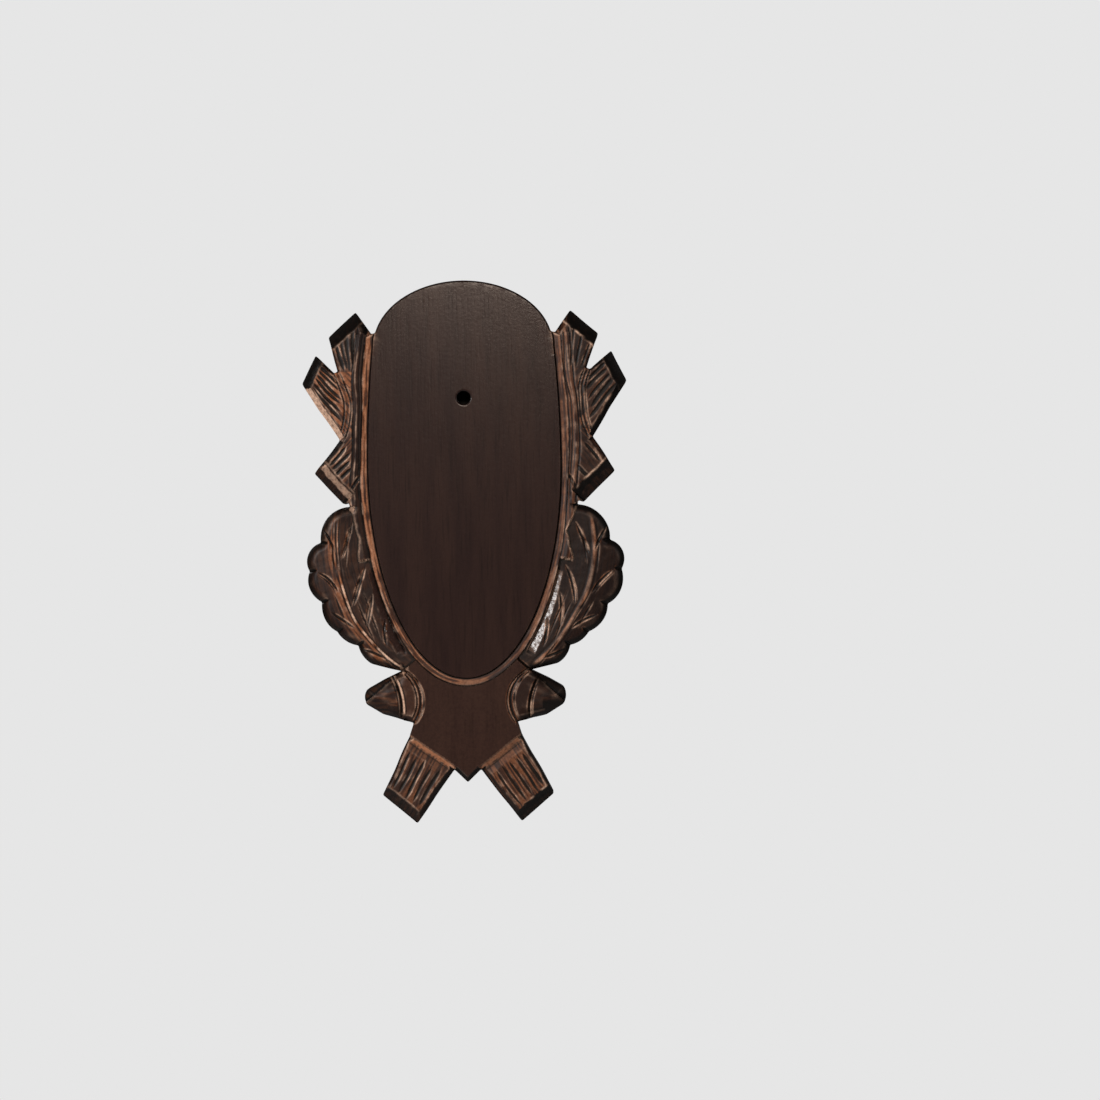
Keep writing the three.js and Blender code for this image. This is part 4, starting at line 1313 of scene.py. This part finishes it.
def whole_board(pitch, rim_ease, tool_marks):
    """Vertices, triangles, quads and marks of the closed board, in drawing millimetres. Sides and
    hole are the front's own borders carried to the back, each vertex straight behind its own."""
    flat, faces, wood, outline = board_mesh(pitch, tool_marks)
    faces = facing(faces, flat, front=True)
    a, b, lone = edge_table(faces)
    a, b = a[lone], b[lone]
    border = np.unique(a)
    by_hole = np.hypot(flat[border, 0], flat[border, 1] - HOLE_HEIGHT) < HOLE_RADIUS + 1
    rim, hole = border[~by_hole], border[by_hole]
    rim_edges, hole_edges = ((a[on], b[on]) for on in (np.isin(a, rim), np.isin(a, hole)))
    height = BOARD_THICKNESS - wood.depth
    shell = Shell(flat, height, {name: getattr(wood, name) for name in MARKS})
    eased = (flat[rim], height[rim] - rim_ease, SIDE_SOAKED)
    rim_last = shell.carry(rim, rim_edges, (eased, (flat[rim], 0, BACK_SOAKED)))
    centre = np.array([0, HOLE_HEIGHT])
    out = (flat[hole] - centre) / (HOLE_RADIUS + HOLE_EASE)
    rows = [
        (centre + out * (HOLE_RADIUS + wider), BOARD_THICKNESS - deep, soaked_and_shade)
        for wider, deep, soaked_and_shade in HOLE_ROWS
    ]
    hole_last = shell.carry(hole, hole_edges, rows)
    borders = ((rim, rim_edges, rim_last), (hole, hole_edges, hole_last))
    back = close_back(shell, outline, borders)
    return {
        "flat": strayed(np.vstack(shell.rows)),
        "height": np.concatenate(shell.levels),
        "triangles": np.vstack([faces, back]),
        "quads": np.vstack(shell.walls),
        "marks": {name: np.concatenate(parts) for name, parts in shell.marks.items()},
        "front": (faces, len(flat)),
        "carved": smooth_step(wood.depth / 0.2),
    }


def read_wear_and_highlights(board):
    """Wear and painted highlights read from the form: points that stand above the mean of their
    neighbours are rubbed brown and in places painted bright, a painted highlight; points that lie
    under it are darkened."""
    faces, count = board["front"]
    a = faces[:, [0, 1, 2]].ravel()
    b = faces[:, [1, 2, 0]].ravel()
    flat = board["flat"][:count]
    close = np.hypot(*(flat[a] - flat[b]).T) < LONGEST_LOOK
    a, b = a[close], b[close]
    height = board["height"][:count]
    mean = neighbour_mean(a, b, height, WORN_ROUNDS)
    stands = (height - mean) / WEAR_AND_HIGHLIGHT_RISE * board["carved"]
    proud, sunk = np.clip(stands, 0, 1), np.clip(-stands, 0, 1)
    patchy = smooth_step(0.3 + 0.9 * ripple(flat[:, 0] + 200, flat[:, 1] + 300, 3.0, 3.0, 71))
    bright, soaked_and_shade, rubbed = (board["marks"][name][:count] for name in ("bright", "soaked_and_shade", "rubbed"))
    # Painted highlight in patches on the proud points, with their wear.
    bright[:] = np.clip(bright + 0.5 * proud * patchy * (1 - soaked_and_shade), 0, 1)
    rubbed[:] = np.maximum(rubbed, 0.4 * proud * (1 - 0.8 * soaked_and_shade))
    soaked_and_shade[:] = np.clip(soaked_and_shade + 0.8 * sunk, 0, 1)
    return board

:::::

STATED EXERCISE
Reproduce the full listing word for word.

FULL ANSWER
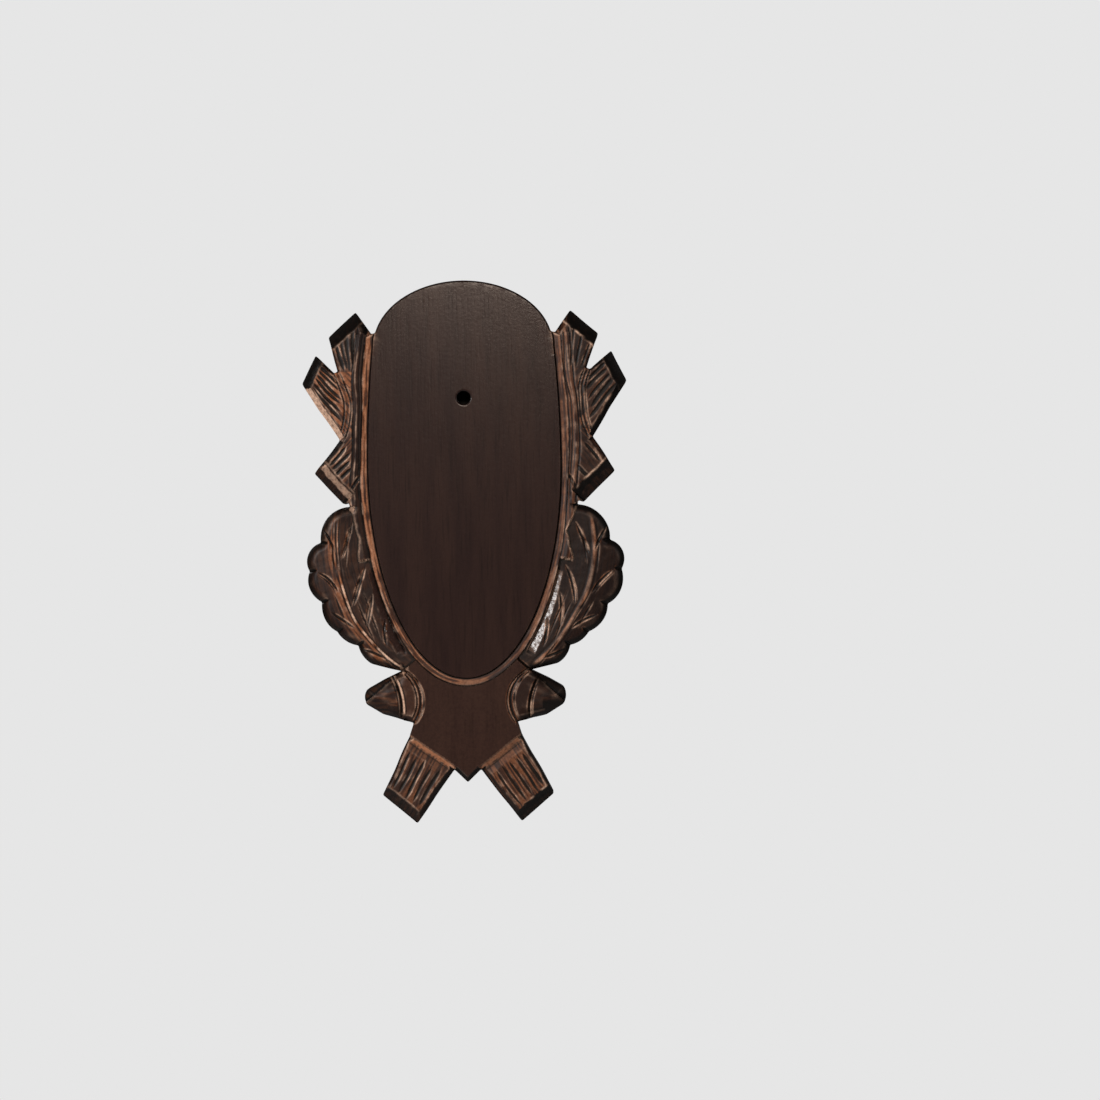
Keep writing the three.js and Blender code for this image. This is part 4, starting at line 1313 of scene.py. This part finishes it.
def whole_board(pitch, rim_ease, tool_marks):
    """Vertices, triangles, quads and marks of the closed board, in drawing millimetres. Sides and
    hole are the front's own borders carried to the back, each vertex straight behind its own."""
    flat, faces, wood, outline = board_mesh(pitch, tool_marks)
    faces = facing(faces, flat, front=True)
    a, b, lone = edge_table(faces)
    a, b = a[lone], b[lone]
    border = np.unique(a)
    by_hole = np.hypot(flat[border, 0], flat[border, 1] - HOLE_HEIGHT) < HOLE_RADIUS + 1
    rim, hole = border[~by_hole], border[by_hole]
    rim_edges, hole_edges = ((a[on], b[on]) for on in (np.isin(a, rim), np.isin(a, hole)))
    height = BOARD_THICKNESS - wood.depth
    shell = Shell(flat, height, {name: getattr(wood, name) for name in MARKS})
    eased = (flat[rim], height[rim] - rim_ease, SIDE_SOAKED)
    rim_last = shell.carry(rim, rim_edges, (eased, (flat[rim], 0, BACK_SOAKED)))
    centre = np.array([0, HOLE_HEIGHT])
    out = (flat[hole] - centre) / (HOLE_RADIUS + HOLE_EASE)
    rows = [
        (centre + out * (HOLE_RADIUS + wider), BOARD_THICKNESS - deep, soaked_and_shade)
        for wider, deep, soaked_and_shade in HOLE_ROWS
    ]
    hole_last = shell.carry(hole, hole_edges, rows)
    borders = ((rim, rim_edges, rim_last), (hole, hole_edges, hole_last))
    back = close_back(shell, outline, borders)
    return {
        "flat": strayed(np.vstack(shell.rows)),
        "height": np.concatenate(shell.levels),
        "triangles": np.vstack([faces, back]),
        "quads": np.vstack(shell.walls),
        "marks": {name: np.concatenate(parts) for name, parts in shell.marks.items()},
        "front": (faces, len(flat)),
        "carved": smooth_step(wood.depth / 0.2),
    }


def read_wear_and_highlights(board):
    """Wear and painted highlights read from the form: points that stand above the mean of their
    neighbours are rubbed brown and in places painted bright, a painted highlight; points that lie
    under it are darkened."""
    faces, count = board["front"]
    a = faces[:, [0, 1, 2]].ravel()
    b = faces[:, [1, 2, 0]].ravel()
    flat = board["flat"][:count]
    close = np.hypot(*(flat[a] - flat[b]).T) < LONGEST_LOOK
    a, b = a[close], b[close]
    height = board["height"][:count]
    mean = neighbour_mean(a, b, height, WORN_ROUNDS)
    stands = (height - mean) / WEAR_AND_HIGHLIGHT_RISE * board["carved"]
    proud, sunk = np.clip(stands, 0, 1), np.clip(-stands, 0, 1)
    patchy = smooth_step(0.3 + 0.9 * ripple(flat[:, 0] + 200, flat[:, 1] + 300, 3.0, 3.0, 71))
    bright, soaked_and_shade, rubbed = (board["marks"][name][:count] for name in ("bright", "soaked_and_shade", "rubbed"))
    # Painted highlight in patches on the proud points, with their wear.
    bright[:] = np.clip(bright + 0.5 * proud * patchy * (1 - soaked_and_shade), 0, 1)
    rubbed[:] = np.maximum(rubbed, 0.4 * proud * (1 - 0.8 * soaked_and_shade))
    soaked_and_shade[:] = np.clip(soaked_and_shade + 0.8 * sunk, 0, 1)
    return board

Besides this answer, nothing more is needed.